There they were. Again. And again. And again. The more I looked, the more I saw the strange things. Every five minutes to the hour, when Sidgwick transforms into the valley from the stampede in the Lion King, a pair of Dr. Martens can be seen strapped upon many a sweaty arts student. Weirder still were the appearances they made at clubs, bops and even formals. Formals - nihil sanctum est? Seeing those whoppers in each of these settings, I would be overcome by powerful emotions.
And what did I feel? Imagine me, will you, sipping coffee on a bench outside the arc café, hands clasped around my thermos, peering over my glasses in engrossed fascination at the sea of leather. Was I impressed? Bedazzled? A touch envious, perhaps? Did I, like stout Cortez, gaze at those open vistas in speechless rapture?
The fuck I did not. Dr. Martens disturbed me. From the too-thick laces to the tacky yellow stitches, they combined farce and indelicacy in equal measure. The ridiculously chunky soles screamed Simon Cowell. And the gleaming, jet-black boots looked oddly…fascistic? Oswald Mosley probably had something similar in his wardrobe. Discovering that their inventor had been a doctor in the Wehrmacht didn’t help dispelling this impression, I must admit.

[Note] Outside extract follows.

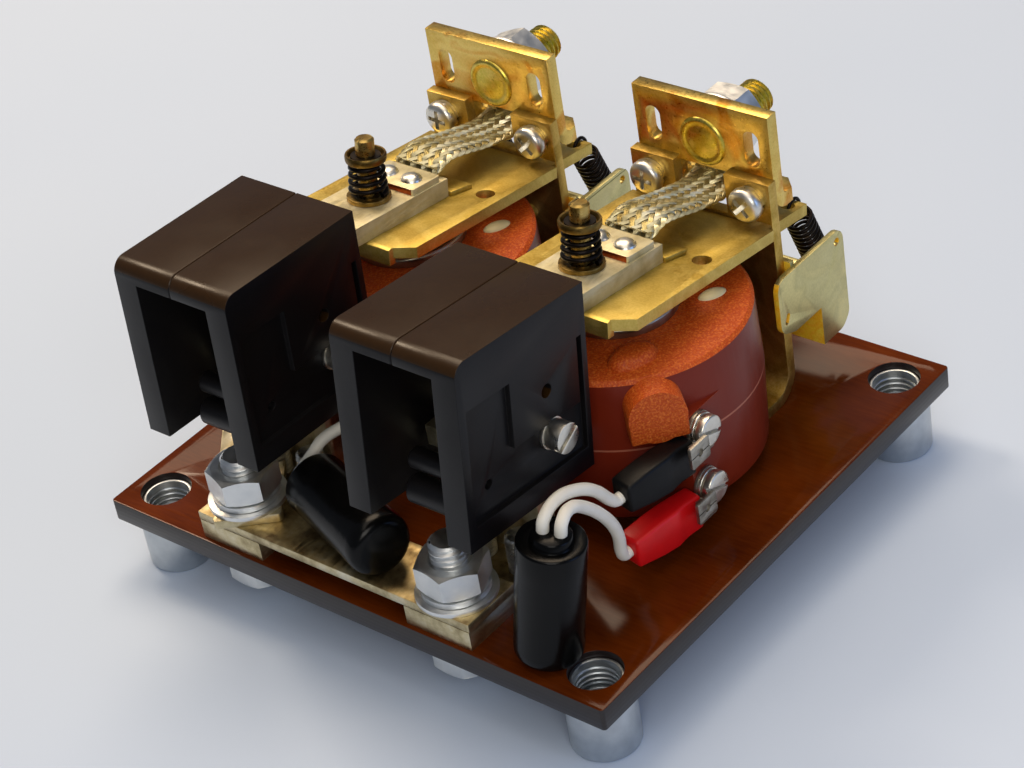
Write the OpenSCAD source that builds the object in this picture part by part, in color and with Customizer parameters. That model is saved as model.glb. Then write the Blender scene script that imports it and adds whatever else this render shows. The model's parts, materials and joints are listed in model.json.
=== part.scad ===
// Pair of single-pole clapper contactors on one insulating base board.
// Millimetres, +Z up, +X to the right, +Y to the back.
// The origin is the middle of the board, on the plane that the spacers stand on.
// Each unit is drawn about its own middle plane and moved sideways to its place.
// Armature and finger are drawn with the contacts closed, then swung open.

/* [Base board] */
// Width of the board
board_w = 130; // [126:1:160]
// Depth of the board
board_d = 120; // [118:1:150]
// Thickness of the board
board_t = 5; // [4:0.5:8]
// Fixing hole to side edge
hole_inset_x = 8; // [7.5:0.5:9]
// Fixing hole to front or back edge
hole_inset_y = 8.5; // [7.5:0.5:9]

/* [Spacers] */
// Height of a spacer under the board
spacer_h = 12.5; // [10:0.5:25]
// Outer diameter of a spacer
spacer_d = 14; // [13:0.5:15]
// Bore of a spacer
spacer_bore = 9; // [7:0.5:9.5]
// Diameter of the spigot in the board
spigot_d = 10.6; // [10.4:0.1:11.5]
// Depth of the spigot's top under the board's face
spigot_sink = 1.5; // [0.5:0.5:2.5]

/* [Unit layout] */
// Distance between the two units
unit_pitch = 55; // [55:0.5:57]
// Middle of the pair, right of the board's middle
pair_shift = -2.5; // [-4:0.5:0]
// Front bolt to the back face of the yoke
yoke_reach = 90; // [88:0.5:92]

/* [Yoke] */
// Width of the yoke strip
yoke_w = 34; // [32:0.5:36]
// Thickness of the yoke strip
yoke_t = 2.5; // [2:0.25:3]
// Inner radius of the yoke's bend
yoke_bend = 4.5; // [3:0.5:6]
// Height of the ears above the hinge line
ear_h = 12.7; // [11:0.1:15]
// Width of the gap between the ears
ear_gap = 12.4; // [11:0.2:13]

/* [Coil] */
// Largest diameter of the coil body, at the parting line
coil_d = 54; // [48:0.5:54]
// Height of the coil body
coil_h = 34.2; // [28:0.2:38]
// Depth of the parting line under the top
parting_drop = 15.7; // [10:0.1:20]
// Draft of each half on the radius
coil_draft = 0.6; // [0.2:0.1:1]
// Gap between the coil and the yoke's upright
coil_gap = 2.2; // [1.5:0.1:4]
// Diameter of the iron core
core_d = 14; // [10:0.5:18]
// Diameter of the pole disc
pole_d = 24; // [18:0.5:30]
// Thickness of the pole disc
pole_t = 2.3; // [1.5:0.1:3]
// Air gap left when the armature is closed
air_gap = 0.3; // [0.2:0.05:0.5]

/* [Armature] */
// Angle of the armature when open
open_angle = 8.2; // [6:0.1:9]
// Width of the armature plate
armature_w = 35; // [30:0.5:36]
// Thickness of the armature plate
armature_t = 2.5; // [2:0.1:3]
// Hinge line to the armature's front edge
armature_reach = 50.75; // [48:0.25:54]
// Sideways place of each tail and return spring
tail_x = 13.5; // [12:0.25:14]
// Width of each tail
tail_w = 5.4; // [4.5:0.1:6]
// Hinge line to the tail's end
tail_reach = 11.6; // [11:0.1:12.5]

/* [Contacts] */
// Thickness of the moving finger
finger_t = 4; // [3:0.25:5]
// Width of the moving finger
finger_w = 15; // [13:0.5:16]
// Hinge line to the finger's back end
finger_back = 25.25; // [22:0.25:28]
// Hinge line to the middle of the contact tips
contact_reach = 76.5; // [75:0.25:78]
// Finger beyond the middle of its tip
finger_nose = 4; // [3.5:0.25:5]
// Thickness of the moving tip
moving_tip_t = 2; // [1.5:0.1:2.5]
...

I whinged and bitched in this vein for a time. Eventually, during one such rant over a hall lunch, I exhausted the patience of a long-suffering friend. For over an hour, we had it out over the pros and cons of Dr. Martens. My venomous, sneering jibes were effortlessly parried by their unassailable logic. Indeed, so persuasive was my learned friend, converting me with a speed that would turn any American televangelist green with envy, that I now own a pair of 1460s. From parading around in them over the last two months, I have confirmed the following of my friend’s observations:
Dr. Martens match every outfit. This is inarguable. Those sleek black boots can obviously enhance a goth’s dark combo, but they also contrast nicely with lighter colours and softer textures (think cosy cardigans or fluffy scarves). This universal suitability means that Docs take out some of the thought that goes into getting dressed every day. When collections are looming and I’m trying (as a recent blockbuster put it) to ‘hear the music’, every extra bit of headspace helps.
"This universal suitability means that Docs take out some of the thought that goes into getting dressed every day"
They are supremely versatile and durable. Care for a midday romp through Grantchester Meadows? Fancy a late night galavant up Castle Mound? Paid your entry at Kelsey Kerridge, and realise you’ve forgotten your climbing shoes? Your Docs have got you (yes, I once actually went bouldering in Dr. Martens). In the impulsive, unplanned twists and turns of life in Cambridge, there is only one pair of shoes for you.
Dr. Marten’s intersection with queer history is well known: the boots are a staple of LBGTQ+ activists, from London pride marches in the 1980s right up to the Russian Pussy Riot protests in 2012. The brand’s popularisation is one of the most visible ways in which queer culture has been brought into the mainstream and seen as cool. This is a wonderful thing. Cambridge is, on the whole, a queer-friendly place. In life outside university, though, that generally isn’t the case. I’ve often found, in these chillier contexts, that wearing them can be my own little mark of quiet assertion, of understated confidence - of pride.
The case in favour of Dr. Martens is now settled for me: I have never changed my mind so dramatically about anything. The motivation for getting them will vary for everyone, with reasons ranging from the playfully frivolous to the personally affirming. These shoes are truly for everyone. And so I raise the call to (literally) take up space, and cop yourselves a pair of these bulky beauties. Although the heavy soles might prevent a spring in your step, you’ll still feel amazing.